The Idea Behind the Dolls...
The idea for Headless Historicals dolls started on a day in 1998 when Shiva Rodriguez had entirely too much free time on her hands. As a costume designer at the time, Shiva had heard many others in her field talk about getting their start by dressing up dolls in home-made outfits. Having missed this childhood pastime as a kid, she decided to give it a try by doing a doll of the historical queen of fashion, Marie Antoinette.
Shiva also did a lot of work in horror art and FX makeup, so when the doll was dressed she added a little extra touch by popping its head off and adding a little blood on the stump. After all, Marie Antoinette had been guillotined during the French Revolution.
The doll became quite a conversation piece in her home and visitors seemed to enjoy the macabre humor. Shiva also made a doll of Queen Katherine Howard (Henry VIII's fifth wife) which was soon sold on auction.
A few years later, Shiva was sitting around with Garith Pettibone, trying to brainstorm some ideas for raising money to finance some film projects. Their eyes kept wandering over to the Marie Antoinette doll, and then came the "Are you thinking what I'm thinking?" moment that launched the idea.
Combining their experience in fashion and FX makeup with their love for history, they set about working on the first thirteen dolls to debut on the website. After much pondering as what in the world to call a site that featured such macabre dolls, Garith came up with the name "Headless Historicals".
The dolls have since shown up in some rather unexpected places. After the initial launch of the website in 2006, Headless Historicals dolls have been seen in magazines, talked about on radio shows, and featured on many websites for fans of horror and history alike.
About the Dolls...
Inspired by history, Headless Historicals™ dolls portray famous and not-so-famous men and women at both their very best and very worst. These dolls are for display purposes only and are certainly not intended to be playthings for children. We are not affiliated with any doll manufacturer.
Because these doll forms were originally obtained from second-hand sources, slight imperfections are normal and often add to the doll's character considering the nature of these reworkings.
Each doll is dressed in handmade outfits that resemble the attire that they might have worn in the height of their success in life while the body appears as it would have shortly after their death.
Using forensic photographs, written historical accounts, and techniques used for creating horror effects in film, special attention is given to the details of the injuries sustained during the final moments of each character's life.

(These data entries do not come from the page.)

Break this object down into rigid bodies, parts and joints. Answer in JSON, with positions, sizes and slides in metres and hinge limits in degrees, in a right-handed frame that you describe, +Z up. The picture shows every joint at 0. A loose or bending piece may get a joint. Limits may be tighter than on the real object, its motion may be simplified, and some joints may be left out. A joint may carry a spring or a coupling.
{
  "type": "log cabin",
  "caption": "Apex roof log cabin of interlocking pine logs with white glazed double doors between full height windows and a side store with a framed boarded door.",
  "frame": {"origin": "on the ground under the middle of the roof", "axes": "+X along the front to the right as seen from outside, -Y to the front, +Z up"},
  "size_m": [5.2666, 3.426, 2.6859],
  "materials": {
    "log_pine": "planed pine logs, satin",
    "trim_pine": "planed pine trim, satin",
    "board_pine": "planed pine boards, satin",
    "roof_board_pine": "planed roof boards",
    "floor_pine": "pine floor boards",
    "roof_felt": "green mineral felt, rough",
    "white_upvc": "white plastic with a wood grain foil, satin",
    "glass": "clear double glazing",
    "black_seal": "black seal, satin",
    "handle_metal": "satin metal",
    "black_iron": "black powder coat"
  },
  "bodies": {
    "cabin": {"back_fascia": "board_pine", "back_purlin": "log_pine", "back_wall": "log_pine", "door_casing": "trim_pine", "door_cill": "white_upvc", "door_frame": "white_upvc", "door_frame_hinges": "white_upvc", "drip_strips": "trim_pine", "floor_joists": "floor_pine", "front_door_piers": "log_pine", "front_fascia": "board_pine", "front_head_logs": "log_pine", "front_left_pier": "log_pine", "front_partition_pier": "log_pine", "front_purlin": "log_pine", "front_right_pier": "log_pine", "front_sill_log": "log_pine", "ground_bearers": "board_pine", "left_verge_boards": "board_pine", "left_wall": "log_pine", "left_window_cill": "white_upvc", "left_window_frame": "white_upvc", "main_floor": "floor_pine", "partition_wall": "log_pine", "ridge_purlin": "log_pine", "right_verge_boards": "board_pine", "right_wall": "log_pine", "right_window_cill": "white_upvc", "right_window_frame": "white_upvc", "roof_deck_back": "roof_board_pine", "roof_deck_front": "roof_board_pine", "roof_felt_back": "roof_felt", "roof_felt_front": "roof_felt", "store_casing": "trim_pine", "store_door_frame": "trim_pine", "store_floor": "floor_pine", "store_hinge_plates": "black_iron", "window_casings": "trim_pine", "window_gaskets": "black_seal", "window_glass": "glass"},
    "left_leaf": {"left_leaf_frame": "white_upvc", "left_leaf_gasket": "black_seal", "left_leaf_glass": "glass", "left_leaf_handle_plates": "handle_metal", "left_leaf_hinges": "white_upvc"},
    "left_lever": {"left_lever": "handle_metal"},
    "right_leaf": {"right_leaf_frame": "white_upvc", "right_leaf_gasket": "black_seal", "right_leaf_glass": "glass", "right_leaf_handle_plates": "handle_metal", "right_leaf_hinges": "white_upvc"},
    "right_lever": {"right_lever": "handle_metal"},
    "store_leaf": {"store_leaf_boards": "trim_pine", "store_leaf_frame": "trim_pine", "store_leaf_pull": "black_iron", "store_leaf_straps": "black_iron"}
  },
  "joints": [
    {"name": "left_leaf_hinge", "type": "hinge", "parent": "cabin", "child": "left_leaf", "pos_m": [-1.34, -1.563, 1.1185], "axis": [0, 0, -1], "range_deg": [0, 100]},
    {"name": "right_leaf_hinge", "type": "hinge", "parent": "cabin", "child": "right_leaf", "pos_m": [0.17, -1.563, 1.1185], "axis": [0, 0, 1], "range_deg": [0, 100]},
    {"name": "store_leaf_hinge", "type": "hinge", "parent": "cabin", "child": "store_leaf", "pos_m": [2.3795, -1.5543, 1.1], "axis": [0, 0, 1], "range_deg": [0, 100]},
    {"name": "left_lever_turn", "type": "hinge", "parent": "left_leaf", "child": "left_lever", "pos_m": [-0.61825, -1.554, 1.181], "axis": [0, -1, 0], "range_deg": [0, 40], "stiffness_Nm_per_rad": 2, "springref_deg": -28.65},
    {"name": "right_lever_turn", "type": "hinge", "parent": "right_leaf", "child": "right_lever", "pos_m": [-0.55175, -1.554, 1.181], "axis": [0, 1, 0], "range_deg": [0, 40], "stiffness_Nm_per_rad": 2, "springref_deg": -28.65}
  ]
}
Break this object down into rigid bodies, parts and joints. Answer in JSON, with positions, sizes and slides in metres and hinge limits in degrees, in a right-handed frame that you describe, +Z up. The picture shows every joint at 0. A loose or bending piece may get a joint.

All of the eyes are glazed over to produce the lack-luster stare of the dead. Torn flesh and deep gashes are shown in all their gory details and for decapitations the severed muscle tissue and bone is visible in the wound.
The artists are sticklers when it comes to the details. If they've found records that there was an unfortunate mishap on the scaffold, they'll add those special little touches to the doll whenever possible. It's not always easy with a small doll form!
But the full-sized mannequins are painstakingly sculpted and tediously detailed so that they appear as life-like as possible. The goal for these life-sized pieces is to produce museum quality effigies of the historical characters.
About the Artists...
These dolls were designed and created by a couple of artists who share a love for history and for horror, two things that often share the same stage in textbooks and films but are rarely seen together in commemorative dolls.
Garith Pettibone has worked as a makeup artist at many Florida attractions and has been known to dabble in fashion design. He has a special interest in military history, particularly during the Roman Empire. He did not have a little sister to torment and is now taking this opportunity to experience a normal boyhood activity of which he was deprived.
Shiva Rodriguez has been working with special FX makeup and creating stage costumes for over fifteen years. As a hobby she studies historical torture devices and other unpleasant ways to die. She finds it very amusing that she didn't start playing with dolls until she was in her thirties.
In 2008, Shiva's husband Duckie Rodriguez joined the team. A woodworking hobbyist, he builds all the fancy stands for the large mannequin pieces.